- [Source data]
** Begin **

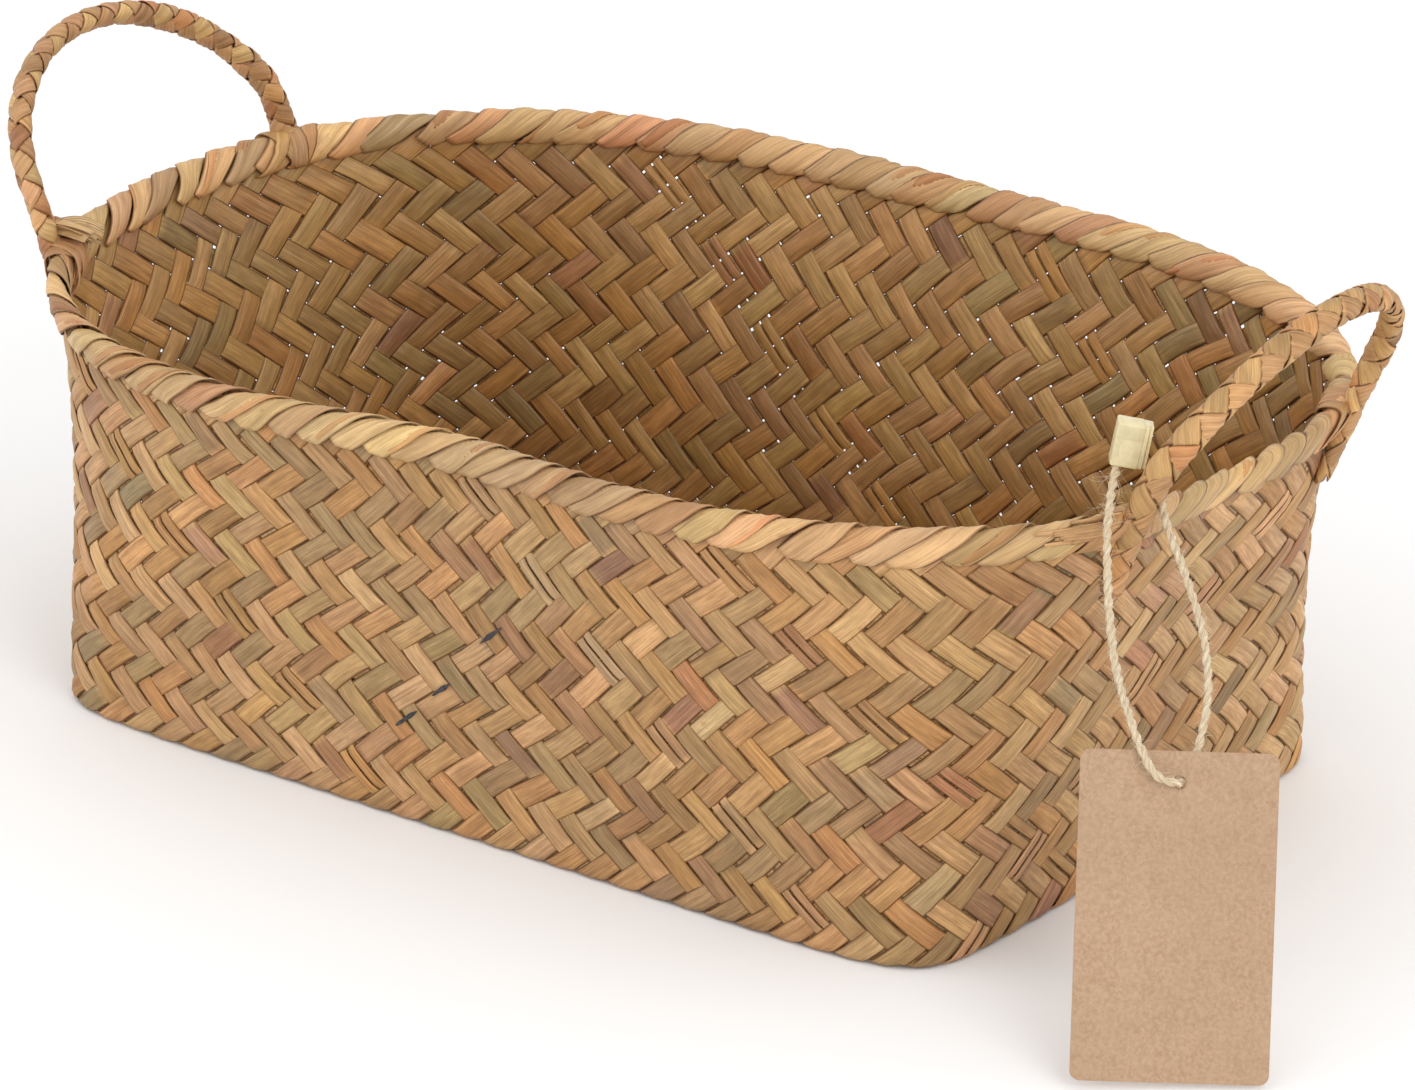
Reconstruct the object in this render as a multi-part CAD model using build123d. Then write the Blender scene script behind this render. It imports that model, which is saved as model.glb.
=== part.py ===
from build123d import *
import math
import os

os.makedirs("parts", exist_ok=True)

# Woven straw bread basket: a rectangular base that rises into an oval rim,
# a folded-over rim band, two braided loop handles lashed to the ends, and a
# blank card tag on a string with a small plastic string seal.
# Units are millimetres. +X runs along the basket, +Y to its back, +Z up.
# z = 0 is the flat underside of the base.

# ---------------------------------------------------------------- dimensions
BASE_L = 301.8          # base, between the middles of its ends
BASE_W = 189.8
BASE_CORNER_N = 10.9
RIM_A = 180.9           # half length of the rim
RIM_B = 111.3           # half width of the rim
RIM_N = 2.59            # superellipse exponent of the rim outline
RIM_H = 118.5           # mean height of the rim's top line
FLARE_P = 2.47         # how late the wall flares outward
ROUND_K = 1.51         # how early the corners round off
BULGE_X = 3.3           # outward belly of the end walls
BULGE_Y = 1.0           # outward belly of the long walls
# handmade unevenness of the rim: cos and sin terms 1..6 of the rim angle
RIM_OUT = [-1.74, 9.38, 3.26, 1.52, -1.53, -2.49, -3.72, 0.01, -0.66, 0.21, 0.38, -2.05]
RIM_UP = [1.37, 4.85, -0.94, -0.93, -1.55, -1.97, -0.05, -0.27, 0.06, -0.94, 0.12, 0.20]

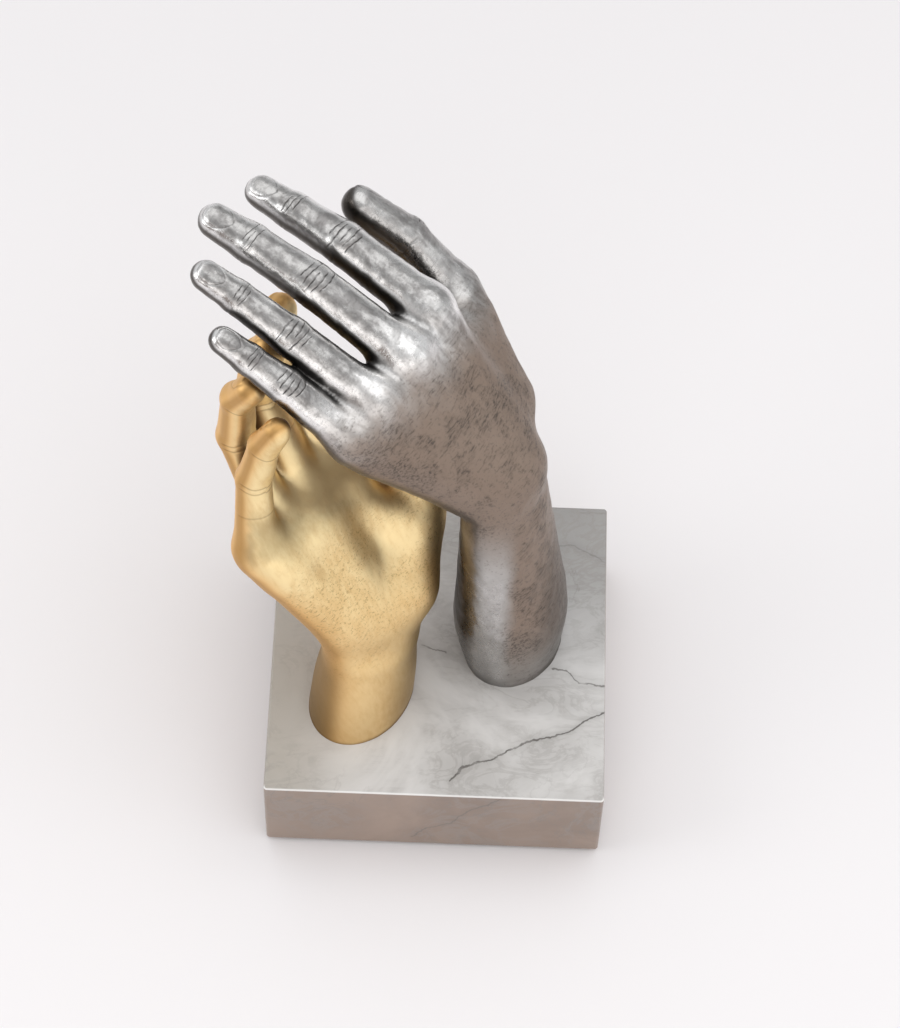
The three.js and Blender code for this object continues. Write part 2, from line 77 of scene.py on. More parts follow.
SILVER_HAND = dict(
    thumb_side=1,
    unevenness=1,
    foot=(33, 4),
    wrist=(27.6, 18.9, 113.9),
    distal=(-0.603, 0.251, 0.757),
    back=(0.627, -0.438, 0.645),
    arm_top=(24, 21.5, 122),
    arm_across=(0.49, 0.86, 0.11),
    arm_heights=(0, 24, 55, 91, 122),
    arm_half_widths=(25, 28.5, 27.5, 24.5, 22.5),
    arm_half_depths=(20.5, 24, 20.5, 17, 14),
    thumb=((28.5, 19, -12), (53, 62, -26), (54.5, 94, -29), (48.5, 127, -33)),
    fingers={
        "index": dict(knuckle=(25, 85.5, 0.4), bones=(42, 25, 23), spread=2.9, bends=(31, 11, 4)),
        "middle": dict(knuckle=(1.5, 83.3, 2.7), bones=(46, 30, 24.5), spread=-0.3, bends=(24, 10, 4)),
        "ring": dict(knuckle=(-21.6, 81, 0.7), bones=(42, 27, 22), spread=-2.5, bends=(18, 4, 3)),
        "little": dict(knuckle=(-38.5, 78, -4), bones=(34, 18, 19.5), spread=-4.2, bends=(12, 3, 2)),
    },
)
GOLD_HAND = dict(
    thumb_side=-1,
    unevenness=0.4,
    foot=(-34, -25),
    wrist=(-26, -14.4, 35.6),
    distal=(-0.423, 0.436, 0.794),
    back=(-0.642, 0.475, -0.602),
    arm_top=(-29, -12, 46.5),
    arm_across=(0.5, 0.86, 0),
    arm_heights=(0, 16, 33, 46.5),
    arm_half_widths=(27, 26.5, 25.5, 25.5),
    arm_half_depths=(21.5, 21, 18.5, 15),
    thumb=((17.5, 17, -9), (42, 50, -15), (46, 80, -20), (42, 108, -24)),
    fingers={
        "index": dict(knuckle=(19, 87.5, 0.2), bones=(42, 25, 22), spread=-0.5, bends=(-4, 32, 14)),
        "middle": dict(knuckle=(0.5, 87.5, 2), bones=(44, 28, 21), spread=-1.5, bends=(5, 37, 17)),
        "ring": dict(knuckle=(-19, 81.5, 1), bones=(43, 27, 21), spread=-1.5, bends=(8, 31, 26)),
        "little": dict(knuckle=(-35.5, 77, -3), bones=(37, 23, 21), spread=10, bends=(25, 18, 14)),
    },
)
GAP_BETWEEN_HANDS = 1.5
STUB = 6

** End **

- [PROBLEM TO SOLVE]
Print the material verbatim, all of it.

- [SOLUTION FOR THIS PROBLEM]
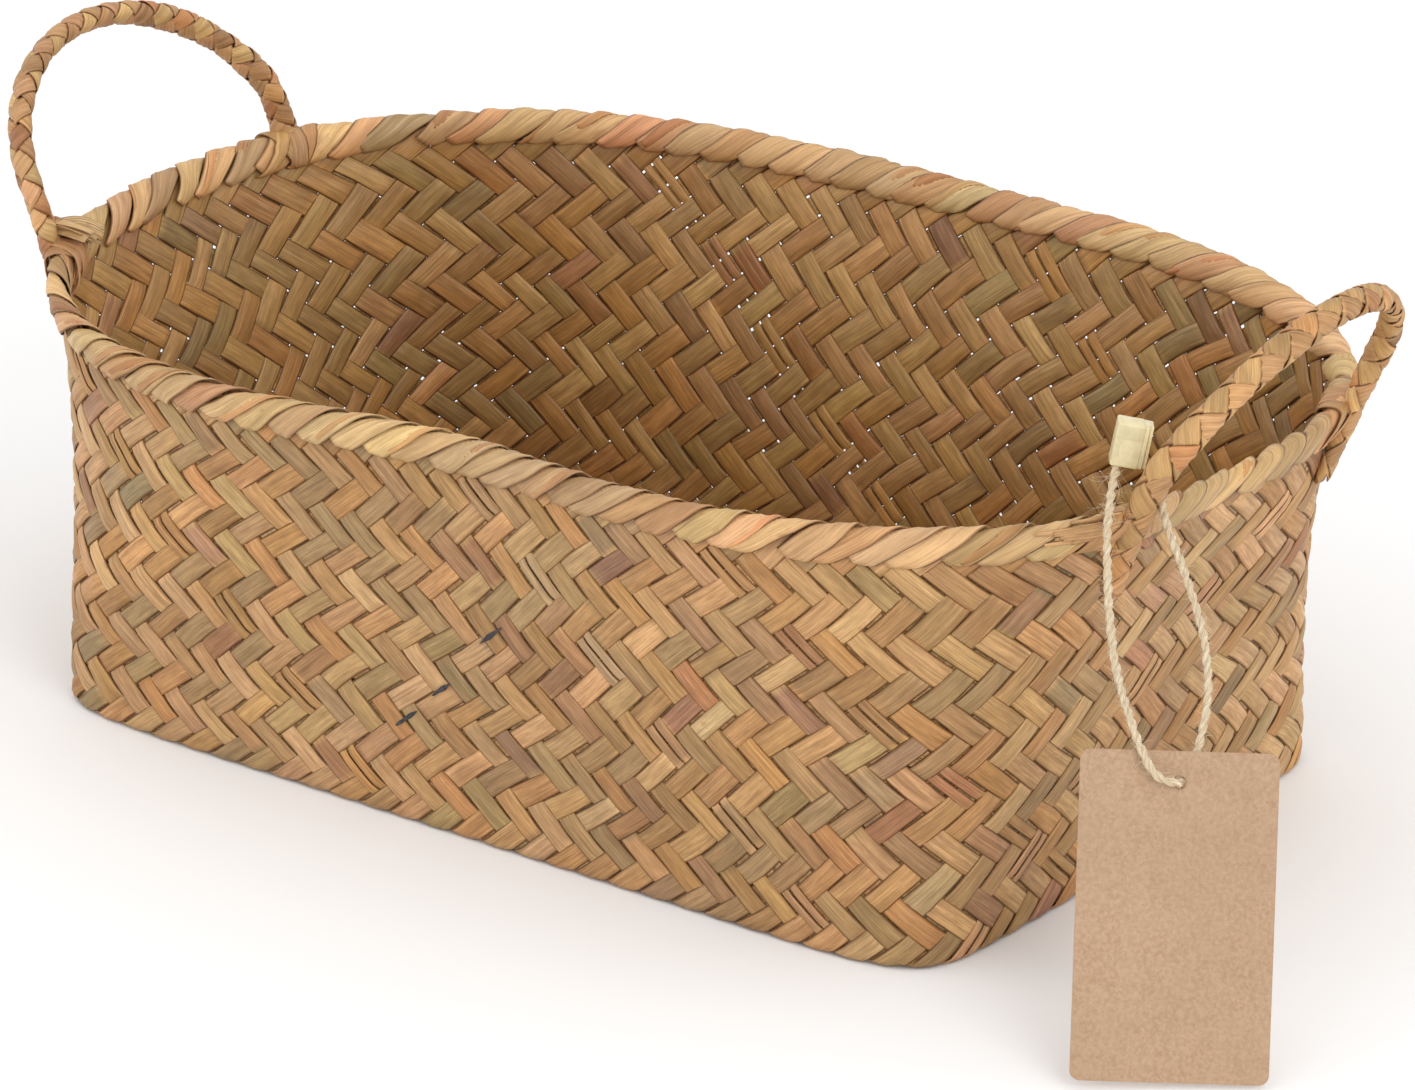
Reconstruct the object in this render as a multi-part CAD model using build123d. Then write the Blender scene script behind this render. It imports that model, which is saved as model.glb.
=== part.py ===
from build123d import *
import math
import os

os.makedirs("parts", exist_ok=True)

# Woven straw bread basket: a rectangular base that rises into an oval rim,
# a folded-over rim band, two braided loop handles lashed to the ends, and a
# blank card tag on a string with a small plastic string seal.
# Units are millimetres. +X runs along the basket, +Y to its back, +Z up.
# z = 0 is the flat underside of the base.

# ---------------------------------------------------------------- dimensions
BASE_L = 301.8          # base, between the middles of its ends
BASE_W = 189.8
BASE_CORNER_N = 10.9
RIM_A = 180.9           # half length of the rim
RIM_B = 111.3           # half width of the rim
RIM_N = 2.59            # superellipse exponent of the rim outline
RIM_H = 118.5           # mean height of the rim's top line
FLARE_P = 2.47         # how late the wall flares outward
ROUND_K = 1.51         # how early the corners round off
BULGE_X = 3.3           # outward belly of the end walls
BULGE_Y = 1.0           # outward belly of the long walls
# handmade unevenness of the rim: cos and sin terms 1..6 of the rim angle
RIM_OUT = [-1.74, 9.38, 3.26, 1.52, -1.53, -2.49, -3.72, 0.01, -0.66, 0.21, 0.38, -2.05]
RIM_UP = [1.37, 4.85, -0.94, -0.93, -1.55, -1.97, -0.05, -0.27, 0.06, -0.94, 0.12, 0.20]

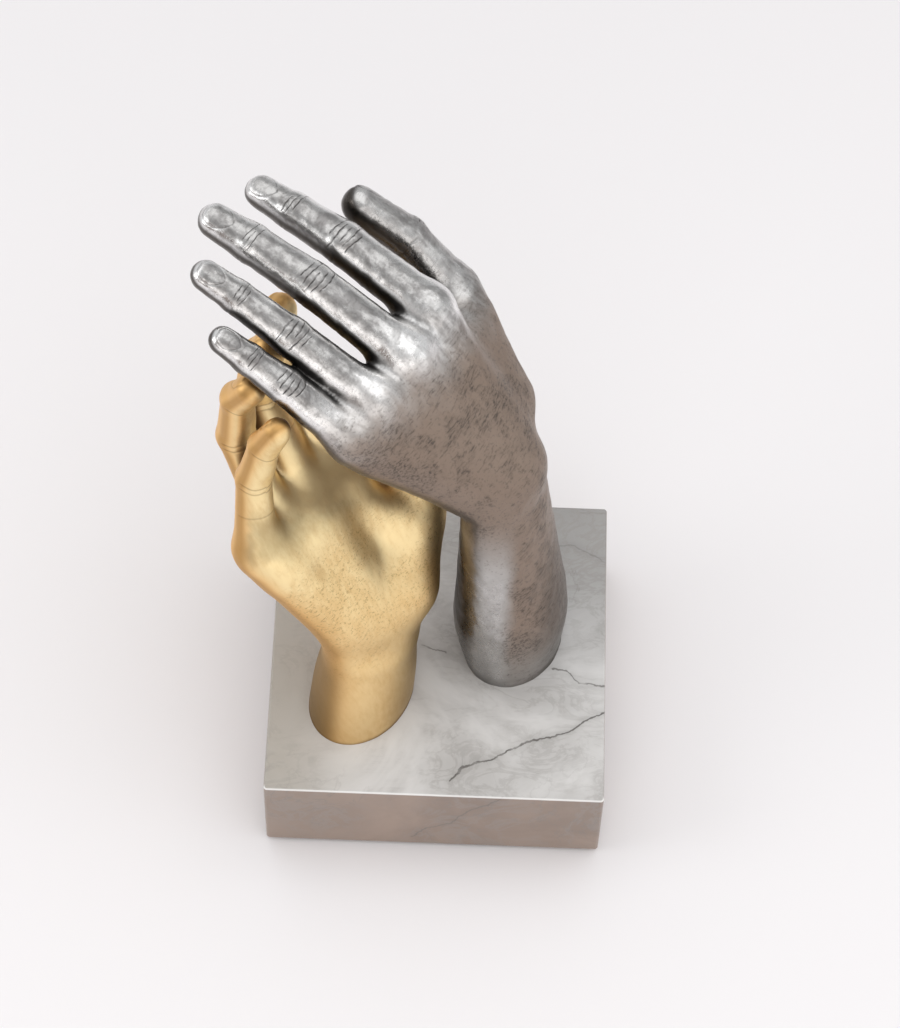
The three.js and Blender code for this object continues. Write part 2, from line 77 of scene.py on. More parts follow.
SILVER_HAND = dict(
    thumb_side=1,
    unevenness=1,
    foot=(33, 4),
    wrist=(27.6, 18.9, 113.9),
    distal=(-0.603, 0.251, 0.757),
    back=(0.627, -0.438, 0.645),
    arm_top=(24, 21.5, 122),
    arm_across=(0.49, 0.86, 0.11),
    arm_heights=(0, 24, 55, 91, 122),
    arm_half_widths=(25, 28.5, 27.5, 24.5, 22.5),
    arm_half_depths=(20.5, 24, 20.5, 17, 14),
    thumb=((28.5, 19, -12), (53, 62, -26), (54.5, 94, -29), (48.5, 127, -33)),
    fingers={
        "index": dict(knuckle=(25, 85.5, 0.4), bones=(42, 25, 23), spread=2.9, bends=(31, 11, 4)),
        "middle": dict(knuckle=(1.5, 83.3, 2.7), bones=(46, 30, 24.5), spread=-0.3, bends=(24, 10, 4)),
        "ring": dict(knuckle=(-21.6, 81, 0.7), bones=(42, 27, 22), spread=-2.5, bends=(18, 4, 3)),
        "little": dict(knuckle=(-38.5, 78, -4), bones=(34, 18, 19.5), spread=-4.2, bends=(12, 3, 2)),
    },
)
GOLD_HAND = dict(
    thumb_side=-1,
    unevenness=0.4,
    foot=(-34, -25),
    wrist=(-26, -14.4, 35.6),
    distal=(-0.423, 0.436, 0.794),
    back=(-0.642, 0.475, -0.602),
    arm_top=(-29, -12, 46.5),
    arm_across=(0.5, 0.86, 0),
    arm_heights=(0, 16, 33, 46.5),
    arm_half_widths=(27, 26.5, 25.5, 25.5),
    arm_half_depths=(21.5, 21, 18.5, 15),
    thumb=((17.5, 17, -9), (42, 50, -15), (46, 80, -20), (42, 108, -24)),
    fingers={
        "index": dict(knuckle=(19, 87.5, 0.2), bones=(42, 25, 22), spread=-0.5, bends=(-4, 32, 14)),
        "middle": dict(knuckle=(0.5, 87.5, 2), bones=(44, 28, 21), spread=-1.5, bends=(5, 37, 17)),
        "ring": dict(knuckle=(-19, 81.5, 1), bones=(43, 27, 21), spread=-1.5, bends=(8, 31, 26)),
        "little": dict(knuckle=(-35.5, 77, -3), bones=(37, 23, 21), spread=10, bends=(25, 18, 14)),
    },
)
GAP_BETWEEN_HANDS = 1.5
STUB = 6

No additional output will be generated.